If only all our critics were as crude as that I don't think I'd be worrying about this though.

Quote Originally Posted by pervertedpages View Post
I feel the same way about my personal politics or leanings versus the life that I want to lead in private -- my personal ad would probably read something like: "lesbian-feminist queer militant activist seeks domineering misogynist to put her in her place," and for some reason, it was hard to reconcile these things for a while And, just imagine my chagrin when I realized that my shame about this was also adding to my arousal. What kind of meta-humiliation nonsense? We can't blame everything (or really most things) on porn, but I could see how it's probably upped the humiliation ante: the internet is riddled with pornstars who smile and moan in pleasure as they get bukkake'd. Humiliation is sexy because shame is so, so rare.

(...)


But, alas, this is not our problem. Our problem, or at least what I can see, is the fundamental disconnect between our desires and what people tell us it means to be a good person. 'How can I be turned on by inequality? In a utopian society we'd all be equal -- so do my fantasies make the world worse?' And the idea that we can say "it's just the way we want to have sex" is comforting, detaching it from the rest of our otherwise good-people lives -- but I don't know about the rest of you, but I was submissive before I knew what sex was. I only played with Barbies when my friend would be the queen and my Barbie could kneel in her dungeon; I played "slave" with my best friend when I was seven, having him "punish" me when I didn't follow orders. This seemed like a perfectly natural way to play. And it is. Because power is interesting and alluring before it is threatening or sexy. And christ, is it sexy.
Thanks for your post. After that bit of feminist crudeness I quoted it's definitely nice to re-read someone sensible like you. And it's nice to hear you "lesbian-feminist queer militant activist" subs are out there

And I think you're right: I think it is just about accepting that power is sexy, no matter whether you're under the boot or the one wearing it. And that it's ok to feel that way.

I've been reading part of the thread about whether one tells one's family about ones kink or not and it worries me a bit to see how most people are very much 'in the closet'. Of course I can understand that it's a hell of a lot easier not to 'come out'. And in a way it's true that our sex-lives aren't anyones business but our own. But I it takes us long away from becoming socially accepted.

In Denmark where I live a recent poll showed that 90 % of the population wouldn't mind a gay/lesbian neighbor (or prime minister!) and over 60 % of us know someone who's gay (I live in a liberal country, praise god!). The statistics I've seen show that between 5 and 25 % of the population has kinky fantasies of some kind, which means that we're pretty much as many as the gays and lesbians but how many people know someone who admits to being kinky?
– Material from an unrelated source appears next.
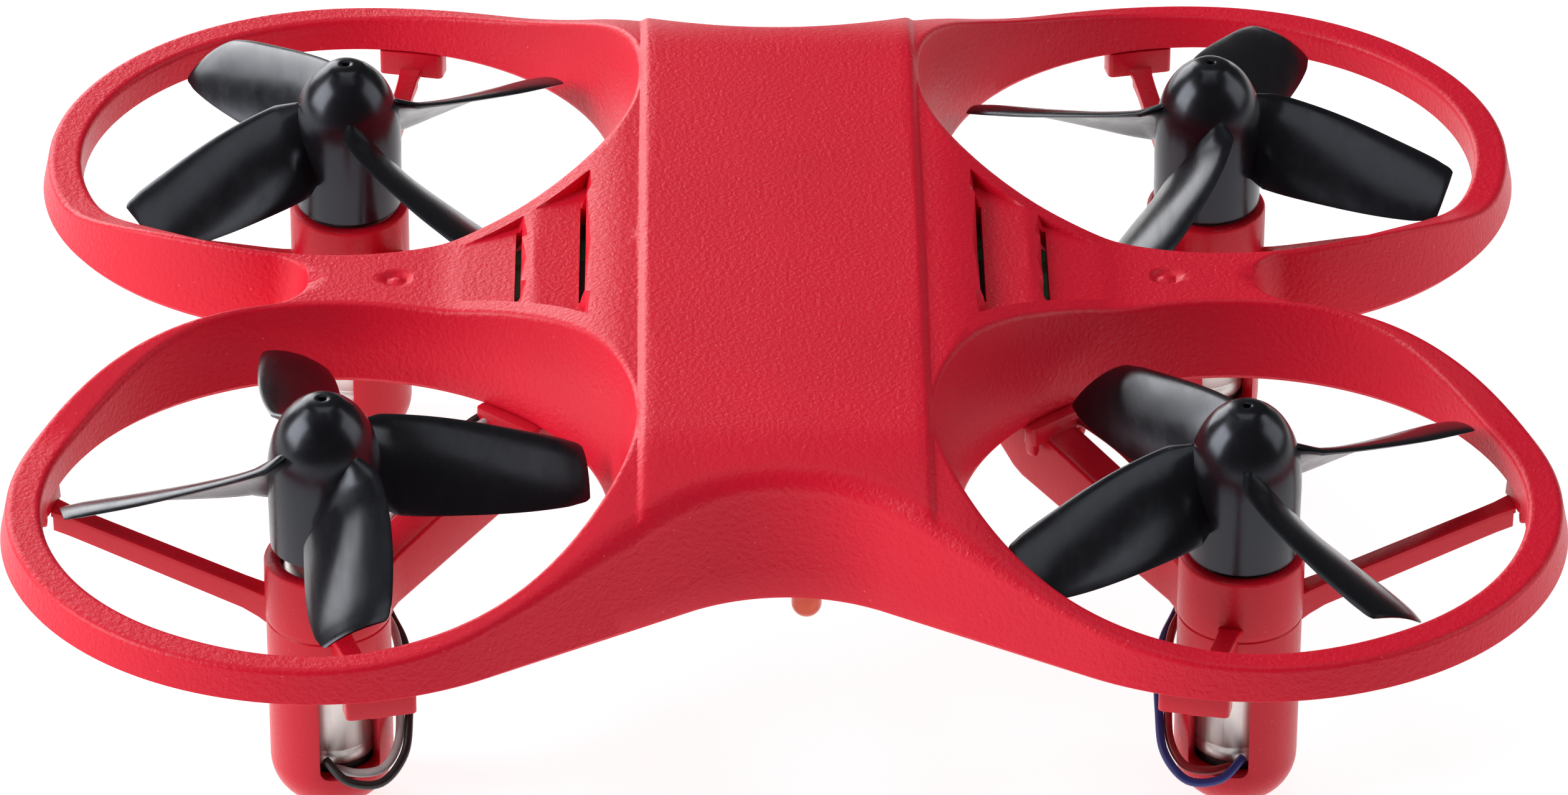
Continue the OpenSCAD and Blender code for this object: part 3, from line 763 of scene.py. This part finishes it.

As far as I see it as long as we don't come out of the closet we're not going to get accepted and people like myself and others are going to worry about whether they're really sick twisted bastards deep inside when we have kinky fantasies.

But as said: I perfectly understand why people prefer not to take the flack of coming out when being kinky is something as relatively easy to hide as it is...

Quote Originally Posted by Teufel View Post
We touched upon the subject of power exchange in a round about way during my "Marriage and Intimacy" class I took at my local state university at the beginning of the summer. Apparently, at least according to the research cited in the class, Peer and Near Peer marriages, in which both partners have an equal partnership of duties, responsibility and power, often have a common problem they called the "best friend" syndrome in which the partners become such good friends they lost sexual attraction for one another. Interestingly, the Peer and Near peer marriages that avoided this problem took active steps in the bed room to "spice" things up, and one of the "spices" cited was power exchange. Traditional marriages did not seem to have this as a common problem, and one theory was that an integral power exchange already exists in a Traditional marriage where the man has "veto" power as they put it. Society can be very hypocritical when they view us "deviants", but at least sociology is starting to come around.
That's very interesting. Could you give me the name of that study?

I must admit I've been a bit skeptical to that argument that now that we're all so equal we have to introduce some inequality into it. But the connection to 'best friend syndrome' seems quite persuasive...

Perhaps we do need a dose of inequality from time to time... and if that is the case one could argue that it's much better that we keep that inequality in the bedroom instead of trying to turn back time.

Anyway it's getting late and I'd better sleep instead of babbling on.

Thank you everyone for a wonderful discussion.